Monday, Oct. 15, 1945
Swan Song
The war job of the War Production Board had long since been finished. Its peace job of reconversion was virtually done. So last week President Truman announced that on Nov. 3 the giant war agency that once employed 22,000 would cease to be.
In an impressive swan song, WPBoss J. A. ("Cap") Krug reported on U.S. war production. Said Krug: in five years the U.S. had more than doubled its industrial production, had out-produced not only its foes but all its allies as well, had hurled $186 billion worth of weapons and supplies at the Axis. The report's most remarkable highlight: "Great as our war effort was, at no time during the struggle did it absorb more than two-fifths of our total national output." At first glance, the transition to peace looked just as good. In his second "Report on Progress of Reconversion," Krug announced that August civilian production was up to 51% of the average month base period of 1939, that in December it should reach 153%, by next June 238%.

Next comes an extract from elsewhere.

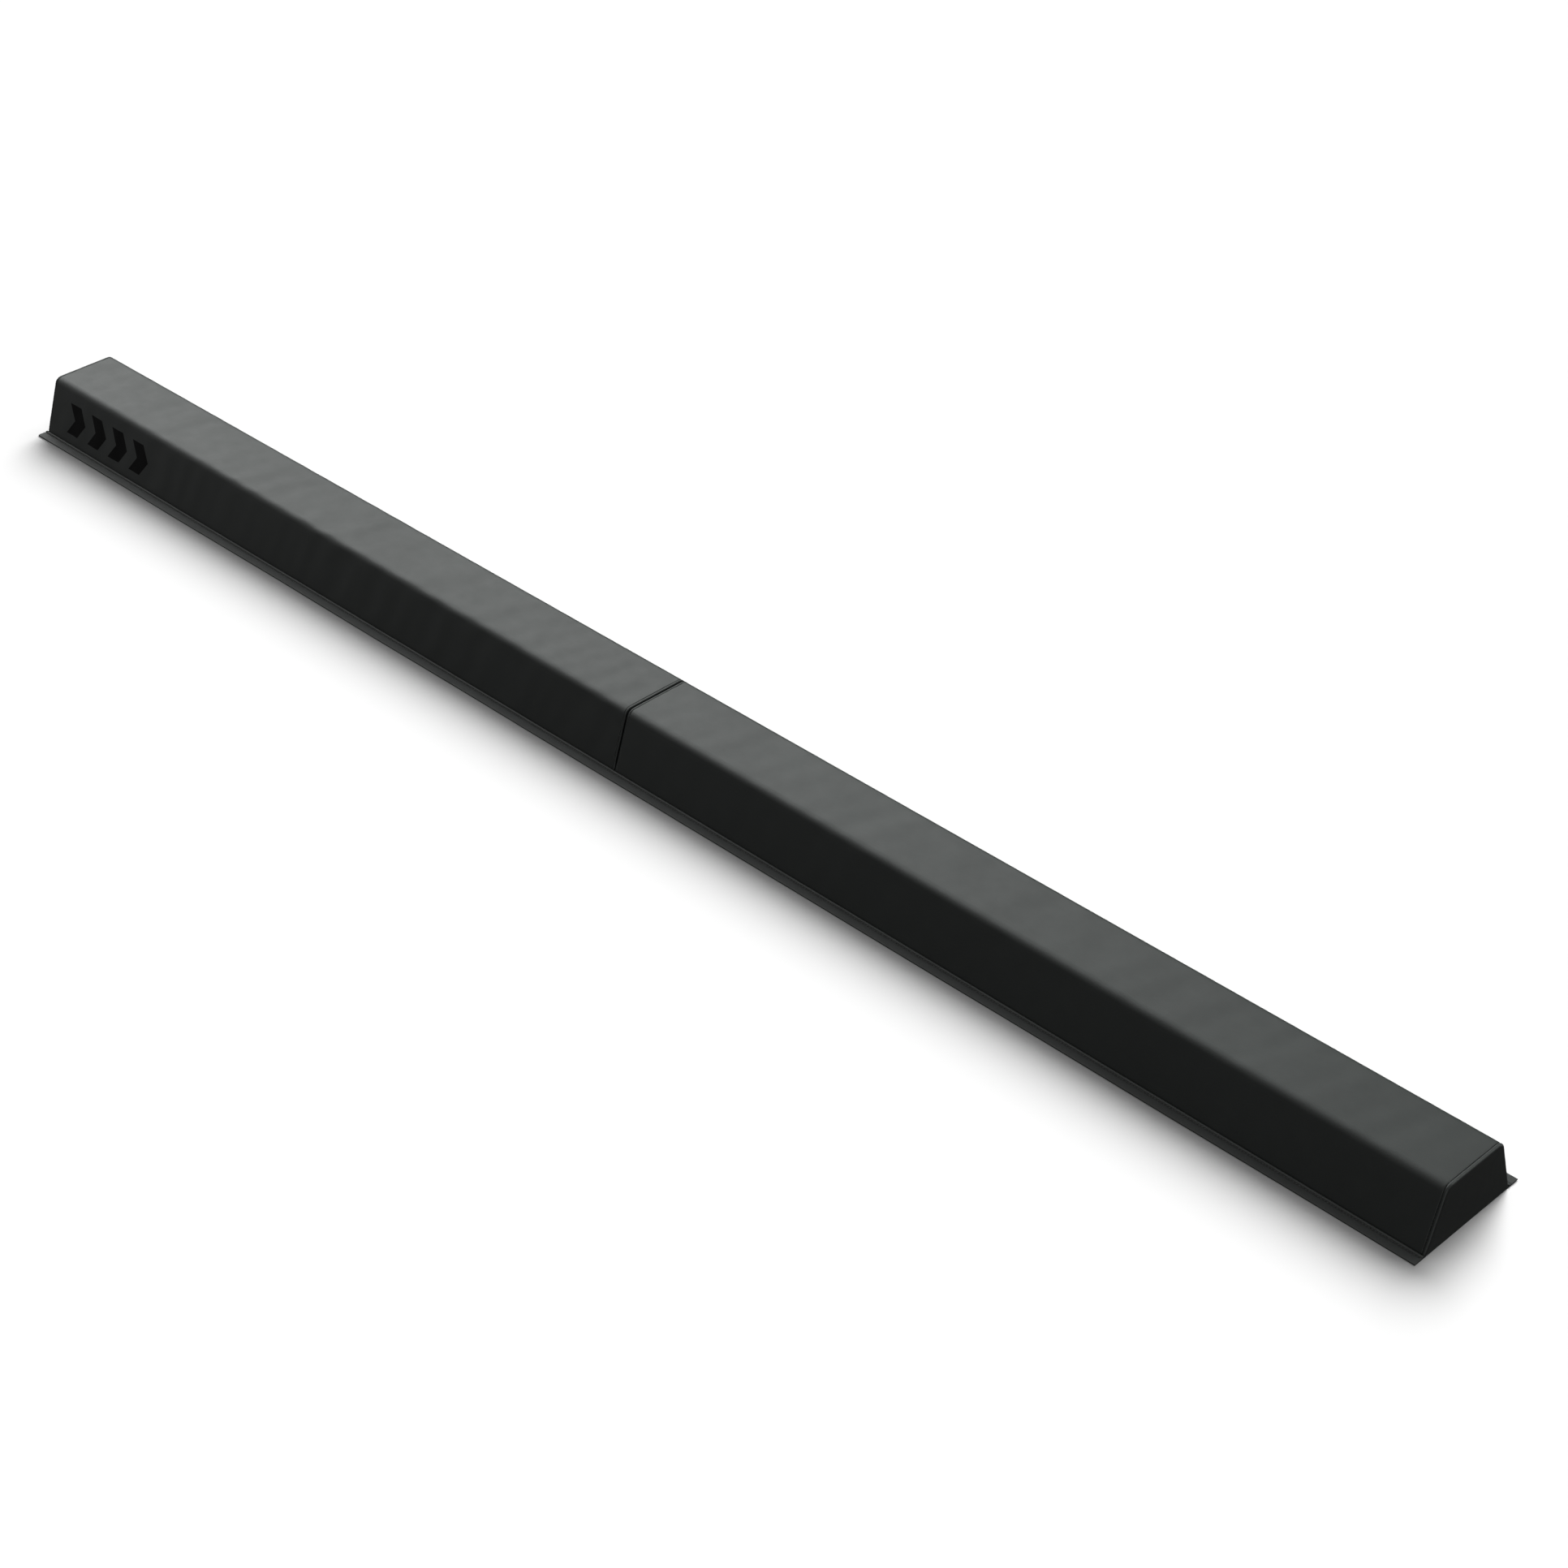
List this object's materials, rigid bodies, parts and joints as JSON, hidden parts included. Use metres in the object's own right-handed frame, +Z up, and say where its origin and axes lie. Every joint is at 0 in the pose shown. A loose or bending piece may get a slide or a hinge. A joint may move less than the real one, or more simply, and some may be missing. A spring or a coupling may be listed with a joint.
{
  "type": "folding floor balance beam",
  "caption": "Low foam gymnastics beam with a flat top and leaning sides, in a sewn cover on a flanged base sheet that folds in the middle.",
  "frame": {"origin": "on the floor, in the middle of the beam's length and width, at the fold line", "axes": "+X along the beam to the half that turns, +Y across the beam to its far side, +Z up"},
  "size_m": [2.4, 0.179, 0.0786],
  "materials": {
    "cover": "black synthetic leather, fine grain, satin",
    "base_sheet": "dark grey coated sheet, matt, fine non-slip grain",
    "thread": "black sewing thread",
    "core_foam": "firm closed-cell foam, cut faces",
    "soft_foam": "softer closed-cell foam, cut faces"
  },
  "bodies": {
    "left_half": {"foam_core_left": "core_foam", "foam_top_layer_left": "soft_foam", "cover_wrap_left": "cover", "end_panel_outer_left": "cover", "end_panel_hinge_left": "cover", "seam_thread_outer_left": "thread", "seam_thread_hinge_left": "thread", "base_sheet_left": "base_sheet", "hem_strip_near_left": "base_sheet", "hem_strip_far_left": "base_sheet", "hem_stitch_near_left": "thread", "hem_stitch_far_left": "thread"},
    "right_half": {"foam_core_right": "core_foam", "foam_top_layer_right": "soft_foam", "cover_wrap_right": "cover", "end_panel_outer_right": "cover", "end_panel_hinge_right": "cover", "seam_thread_outer_right": "thread", "seam_thread_hinge_right": "thread", "base_sheet_right": "base_sheet", "hem_strip_near_right": "base_sheet", "hem_strip_far_right": "base_sheet", "hem_stitch_near_right": "thread", "hem_stitch_far_right": "thread"}
  },
  "joints": [
    {"name": "fold", "type": "hinge", "parent": "left_half", "child": "right_half", "pos_m": [0, 0, -0.0002], "axis": [0, 1, 0], "range_deg": [0, 180]}
  ]
}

But Krug, who knows more about U.S. production problems than any man, bluntly warned : "You can't draw any optimism from this report in the light of management-labor problems. It's a little silly to talk about reconversion with the strike problem [see NATIONAL AFFAIRS]. We have the paradox of working hard to get plants open for civilian production, then finding them closed down. . . . The answer . . . will have to come in two or three weeks to keep from upsetting reconversion entirely." To tie up the ends of reconversion (keep tabs on inventories and scarce materials, etc.), President Truman created a new agency, the Civilian Production Administration. Squarejawed, energetic John D. Small, 52, Krug's chief of staff in WPB, will boss it. Some of the WPB staff will stay on to help him.
But most WPBigwigs are going back to their prewar jobs: Field Operations Vice Chairman James A. Folger to his coffee company in San Francisco ; Operations Vice Chairman Harold Boeschenstein to the presidency of Owens-Corning Fiberglas Co. WPB has set up an employment agency to help place smaller fry, has found industry eager to snap them up. Cap Krug has been offered a job with Transcontinental & Western Air, Inc., was rumored to be dickering with Atlas Corp., but he has not yet decided what he will do. "I'm as obsolete as a machine gun," said Cap Krug.